尚、この第2の半値周波数(f2)は、特開2004−251873号公報や特開2004−325257号公報で述べられている高周波側の半値周波数(f2)と概念的に共通するものである。
f's 測定上の共振周波数
G'max 測定上のコンダクタンス(G)の最大値
B'max 測定上のサセプタンス(B)の最大値
Gmax アドミタンス円線図上のコンダクタンス(G)の最大値
Bmax アドミタンス円線図上のサセプタンス(B)の最大値
G1 Bmaxの時のサセプタンス
G2 Bminの時のサセプタンス
Bs Gmax時のサセプタンス
Claims (6)
- 圧電素子又は表面弾性波素子に対する質量負荷の変化を所定の周波数の変化に基づいて測定する方法であって、
前記圧電素子の共振周波数近傍又は前記表面弾性波素子の中心周波数近傍のコンダクタンス(G)及びサセプタンス(B)を測定し、その結果得られたアドミタンス円線図(以下「円線図」とする。)から前記所定の周波数を求める際に、
測定された共振周波数(fs')より高周波側のスプリアスを除く測定点から、円近似により前記円線図を求め、前記円線図におけるコンダクタンス(G)の最大値(Gmax)、サセプタンス(B)の最大値(Bmax)及び測定されたコンダクタンス(G)とサセプタンス(B)を使い、コンダクタンスの最大値(Gmax)を与える計算上の周波数(共振周波数:fs)とサセプタンス(B)の最大値(Bmax)を与える周波数(第1の半値周波数:f1)を決定し、その後サセプタンス(B)の最小値(Bmin)を与える周波数(第2の半値周波数:f2)を求め、
少なくとも第2の半値周波数(f2)の変化を測定することを特徴とする圧電素子又は表面弾性波素子の質量負荷の変化を測定する方法。 - 前記円線図は、測定されたコンダクタンス(G)の最大値(G'max)から、測定されたサセプタンス(B)の最大値(B'max)方向の測定点から円近似することにより求め、
前記円線図において、コンダクタンス(G)の最大値を与えるサセプタンス(Bs)と、サセプタンス(B)の最大値を与えるコンダクタンス(G1)とを決定し、
前記測定されたサセプタンス(B)を線形補間してサセプタンス(Bs)を与える計算上の共振周波数(fs)を決定し、
前記測定されたコンダクタンス(G)を線形補間してコンダクタンス(G1)を与える第1の半値周波数(f1)を決定することを特徴とする請求項1に記載の圧電素子又は表面弾性波素子の質量負荷の変化を測定する方法。 - 前記円線図の円近似は、B'maxよりも低周波数側の測定点とG'maxよりも高周波数側の測定点を含むようにして抽出されたB'maxからG'max方向の測定点から行い、
計算上の共振周波数(fs)と第1の半値周波数(f1)とを、内挿により求めることを特徴とする請求項2に記載の圧電素子又は表面弾性波素子の質量負荷の変化を測定する方法。 - B'maxよりも低周波数側の測定点とG'maxよりも高周波数側の測定点数は、それぞれ1以上であることを特徴とする請求項3に記載の圧電素子又は表面弾性波素子の質量負荷の変化を測定する方法。

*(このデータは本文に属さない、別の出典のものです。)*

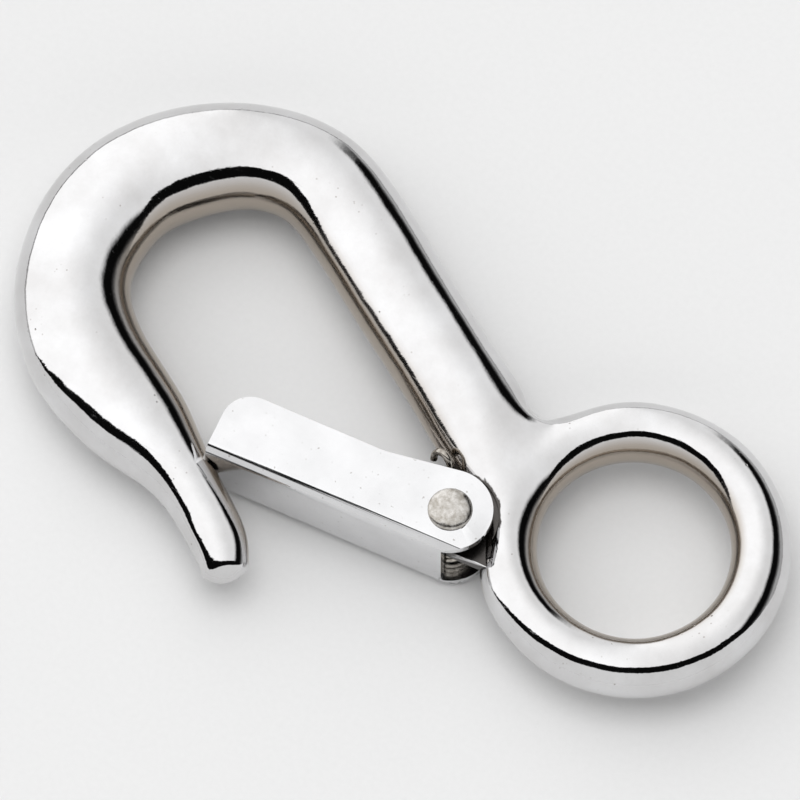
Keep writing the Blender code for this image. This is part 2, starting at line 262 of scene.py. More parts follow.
def combine(target, others, operation):
    """Booleans onto the target, one after another, then the others go."""
    for other in others:
        modifier = target.modifiers.new(operation, "BOOLEAN")
        modifier.operation = operation
        modifier.solver = "EXACT"
        modifier.object = other
    bpy.context.view_layer.update()
    seen = target.evaluated_get(bpy.context.evaluated_depsgraph_get())
    mesh = bpy.data.meshes.new_from_object(seen)
    target.modifiers.clear()
    target.data = mesh
    for other in others:
        bpy.data.objects.remove(other, do_unlink=True)


points, faces = hook_cage()
cage = add_object("cage", mesh_of("cage", fit_cage(points, faces), faces=faces))
smooth = cage.modifiers.new("casting", "SUBSURF")
smooth.levels = SMOOTHING_STEPS
smooth.render_levels = SMOOTHING_STEPS

upper_land = cylinder(LAND_RADIUS, LAND_HEIGHT, CUT_REACH)
lower_land = cylinder(LAND_RADIUS, -CUT_REACH, -LAND_HEIGHT)
pocket = cylinder(POCKET_RADIUS, -CUT_REACH - OVERSIZE, LUG_BOTTOM + POCKET_OVERLAP, segments=80)
combine(cage, [upper_land, lower_land, pocket], "DIFFERENCE")
lug_outline = arc((0, 0), LUG_RADIUS, 90, 270, steps=48) + list(LUG_ROOT)
lug = plate(lug_outline, LUG_BOTTOM, LUG_TOP)
boss = cylinder(BOSS_RADIUS, LUG_TOP - OVERSIZE, BOSS_TOP, segments=72)
combine(cage, [lug, boss], "UNION")

# The seat in the nose clears the sweep of the gate's far corner.
sweep = math.hypot(GATE_END, EAR_RADIUS) + SEAT_GAP
floor_depth = EAR_RADIUS + SEAT_GAP
low = 180 + math.degrees(math.asin(floor_depth / sweep))
seat_end = GATE_END + SEAT_LENGTH
seat_outline = arc((0, 0), sweep, SEAT_FROM, low, steps=16) + [(seat_end, -floor_depth), (seat_end, 0)]
seat = plate(seat_outline, -CUT_REACH, CUT_REACH)
pin_hole = cylinder(PIN_HOLE_RADIUS, -CUT_REACH, CUT_REACH, segments=48)
combine(cage, [pin_hole, seat], "DIFFERENCE")
casting = settled(cage, "casting", sharp=CASTING_SHARP)

# The faces turned into the throat and the eye's bore are painted a little brown, a painted reflection of
# the parts across from them, and get a duller skin; the corner round the lug is painted dark, a painted
# shade.
THROAT_SPINE = (Vector((-62.0, -1.0)), Vector((-38.0, -12.0)))
FACING_FROM, FACING_FULL = 0.42, 0.8
CREVICE_REACH, CREVICE_FADE = 6.35, 0.75
RAGGED_DEPTH, RAGGED_SIZE = 0.5, 1.1
ROOT_REACH, ROOT_MARGIN, RING_SKIN = 8.3, 0.1, 19.0
WAVE_LENGTH, WAVE_HEIGHT, FINE_WAVE = 8.0, 0.05, 0.4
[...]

- 前記圧電素子は、N倍波(N=3,5,7・・・)で測定することを特徴とする請求項1乃至4の何れかに記載の圧電素子又は表面弾性波素子の質量負荷の変化を測定する方法。
- 前記円近似は、最小二乗法により行うことを特徴とする請求項1乃至4の何れかに記載の圧電素子又は表面弾性波素子の質量負荷の変化を測定する方法。